History of The Manuscript
In the years following his death, the manuscript was referenced by several New England historians, including Bradford's nephew Nathaniel Morton. After remaining in the hands of the Bradford family for nearly a century, the manuscript passed to the Reverend Thomas Prince who used it in his writing of Chronological History in 1736.
After Prince's death, the manuscript was left in the tower of the Old South Meeting House in Boston. During the Revolutionary War, British troops occupied the church and the manuscript was lost for another century. After quotes from the missing book appeared in Samuel Wilberforce's A History of the Protestant Episcopal Church in America, in the 1850s it was discovered in the Bishop of London's library at Fulham Palace, and was published in print in 1856. Formal proposals to return the manuscript were not successful until the 1897 initiative of the Hon. George Hoar, United States Senator from Massachusetts, supported by the Pilgrim Society, the American Antiquarian Society, and the New England Society of New York.

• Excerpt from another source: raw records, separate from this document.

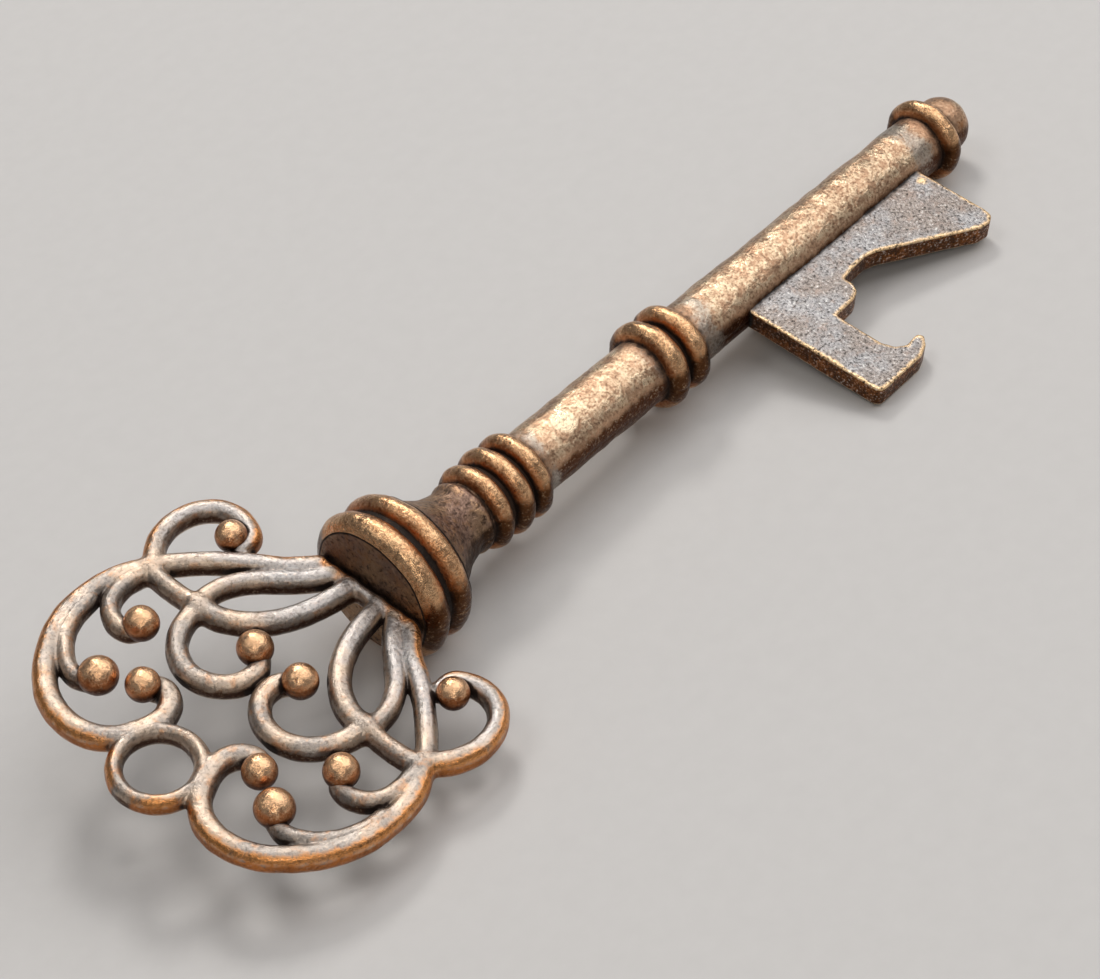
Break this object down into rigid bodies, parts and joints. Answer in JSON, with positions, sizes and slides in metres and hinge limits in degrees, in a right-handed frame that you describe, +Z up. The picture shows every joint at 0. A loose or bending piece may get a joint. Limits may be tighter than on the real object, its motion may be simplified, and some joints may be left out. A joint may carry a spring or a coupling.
{
  "type": "key bottle opener",
  "caption": "Ornamental skeleton key whose flat bit is a crown-cap bottle opener: pierced scroll bow with beads, hanging eye, flanged neck, collared round shank and ball tip.",
  "frame": {"origin": "centre of the underside of the bounding box, on the surface the key rests on", "axes": "+X from the bow to the tip along the key, +Z up, square to the surface the key rests on"},
  "size_m": [0.083, 0.0268, 0.0105],
  "materials": {
    "bow_patina": "antique copper with greyish pink worn faces, coppery edges and dark brown recesses",
    "bead_copper": "rubbed golden copper domes over dark brown sides",
    "collar_copper": "rubbed golden copper crests over dark brown grooves",
    "shank_copper": "brown copper with cast grain and grey patina",
    "bit_patina": "dark grey mottled patina with bright worn edges"
  },
  "bodies": {
    "root": {"hanging_eye": "bow_patina", "root_bar": "bow_patina", "left_end_bead": "bead_copper", "left_branch_bead": "bead_copper", "left_curl_bead": "bead_copper", "left_ear_bead": "bead_copper", "left_inner_bead": "bead_copper", "left_c_scroll": "bow_patina", "left_outer_strap": "bow_patina", "left_ear": "bow_patina", "left_scroll_branch": "bow_patina", "left_branch_curl": "bow_patina", "left_post": "bow_patina", "left_lens_outer_strip": "bow_patina", "left_lens_inner_strip": "bow_patina", "left_inner_scroll": "bow_patina", "right_end_bead": "bead_copper", "right_branch_bead": "bead_copper", "right_curl_bead": "bead_copper", "right_ear_bead": "bead_copper", "right_inner_bead": "bead_copper", "right_c_scroll": "bow_patina", "right_outer_strap": "bow_patina", "right_ear": "bow_patina", "right_scroll_branch": "bow_patina", "right_branch_curl": "bow_patina", "right_post": "bow_patina", "right_lens_outer_strip": "bow_patina", "right_lens_inner_strip": "bow_patina", "right_inner_scroll": "bow_patina", "flange_disc": "shank_copper", "neck": "shank_copper", "shank": "shank_copper", "flange_ring_rear": "collar_copper", "flange_ring_front": "collar_copper", "collar_rear": "collar_copper", "collar_middle": "collar_copper", "collar_front": "collar_copper", "mid_collar_rear": "collar_copper", "mid_collar_front": "collar_copper", "tip_ring": "collar_copper", "finial": "shank_copper", "bit": "bit_patina"}
  },
  "joints": []
}
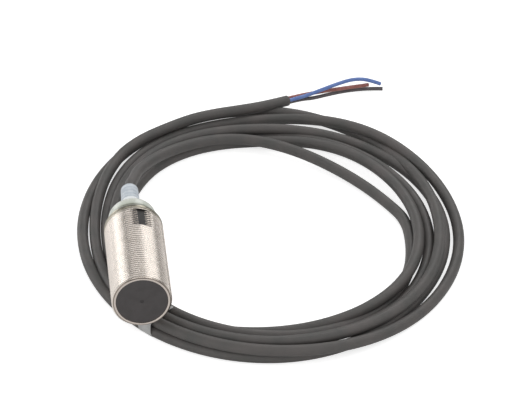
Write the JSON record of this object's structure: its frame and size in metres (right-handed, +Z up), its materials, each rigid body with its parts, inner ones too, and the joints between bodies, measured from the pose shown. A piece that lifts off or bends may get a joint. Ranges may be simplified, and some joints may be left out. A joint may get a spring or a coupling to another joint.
{
  "type": "proximity sensor",
  "caption": "Cylindrical flush inductive proximity sensor with a threaded metal barrel, dark sensing face, translucent end cap and a thin pre-wired cable lying in loose turns.",
  "frame": {"origin": "centre of the barrel's front rim plane, at the sensing face", "axes": "-Y out of the sensing face along the sensor's axis, +Y towards the cable, +Z up"},
  "size_m": [0.1204, 0.1511, 0.0259],
  "materials": {
    "barrel_nickel": "nickel-plated brass, satin, threaded",
    "face_plastic": "moulded PBT, matt",
    "shield_brass": "rolled brass strip",
    "ferrite": "sintered ferrite, matt",
    "bobbin_plastic": "moulded, matt",
    "copper": "enamelled copper wire",
    "holder_plastic": "moulded, matt",
    "board": "glass-fibre laminate with solder mask",
    "chip_body": "moulded epoxy",
    "tantalum": "moulded epoxy, yellow",
    "ceramic_chip": "fired ceramic",
    "lamp": "clear moulded lens",
    "solder": "tin alloy",
    "light_ring": "translucent moulded polyamide",
    "strain_relief": "translucent soft moulding",
    "cable_jacket": "extruded PVC, matt",
    "brown_core": "extruded PVC",
    "blue_core": "extruded PVC",
    "black_core": "extruded PVC",
    "resin": "cast resin",
    "tie": "light-grey tape, matt"
  },
  "bodies": {
    "root": {"barrel": "barrel_nickel", "face_cap": "face_plastic", "shield_band": "shield_brass", "ferrite_core": "ferrite", "coil_bobbin": "bobbin_plastic", "coil_winding": "copper", "coil_leads": "copper", "board_holder": "holder_plastic", "circuit_board": "board", "oscillator_chip": "chip_body", "output_transistor": "chip_body", "surge_diodes": "chip_body", "tantalum_capacitor": "tantalum", "chip_capacitors": "ceramic_chip", "chip_resistors": "ceramic_chip", "indicator_leds": "lamp", "solder_joints": "solder", "light_ring": "light_ring", "strain_relief": "strain_relief", "cable_inner": "cable_jacket", "brown_conductor": "brown_core", "blue_conductor": "blue_core", "black_conductor": "black_core", "potting_resin": "resin", "cable_lead": "cable_jacket", "cable_coil": "cable_jacket", "cable_end": "cable_jacket", "brown_core": "brown_core", "blue_core": "blue_core", "black_core": "black_core", "cable_tie": "tie"}
  },
  "joints": []
}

When Bishop of London Frederick Temple learned of the importance of the book, he thought it should be returned. But because the book was being held by the Church of England, approval from the Archbishop of Canterbury was needed in order to return it. By the time the formal request from Hoar's group reached England, the Archbishop was Frederick Temple. The bishop's Consistorial and Episcopal Court of London observed that although how the book got there was not known, the marriage and birth registry in the back of the book should have been deposited with the Church, that this library was the proper place for it, thus the book was a church document and the Diocese of London had proper control of it. The court went on to observe that when the Colony declared independence in 1776, the Diocese of London was no longer the proper place because London's registry was no longer the proper repository for such a registry. The bishop's court ordered that a photographic copy of the document be made for the court, and the original be delivered to the Governor of Massachusetts.
The Bradford journal was presented to the Governor of the Commonwealth of Massachusetts during a joint session of the legislature on May 26, 1897. It is on deposit in the State Library of Massachusetts in the State House in Boston. In June 1897 the state legislature ordered publication of the history with copies of the documents associated with the return. In 1912, the Massachusetts Historical Society published a "final" authorized version of the text.
Early in the 16th century, rag-based paper replaced parchment book pages. Both parchment and rag paper are very durable. Documents from the 17th century usually outlast those written on the highly acidic 19th and 20th century wood pulp-based paper. William Bradford's manuscript journal is a vellum-bound volume measuring 11½" by 7¾." There are 270 pages, numbered (sometimes inaccurately) by Bradford himself. The ink is slightly faded and has turned brown with age, but it is still completely legible. The pages are somewhat foxed but otherwise the almost 400-year-old document is in remarkably good condition.
Page 243 is missing, with a note from Thomas Prince that it was missing when he got the document.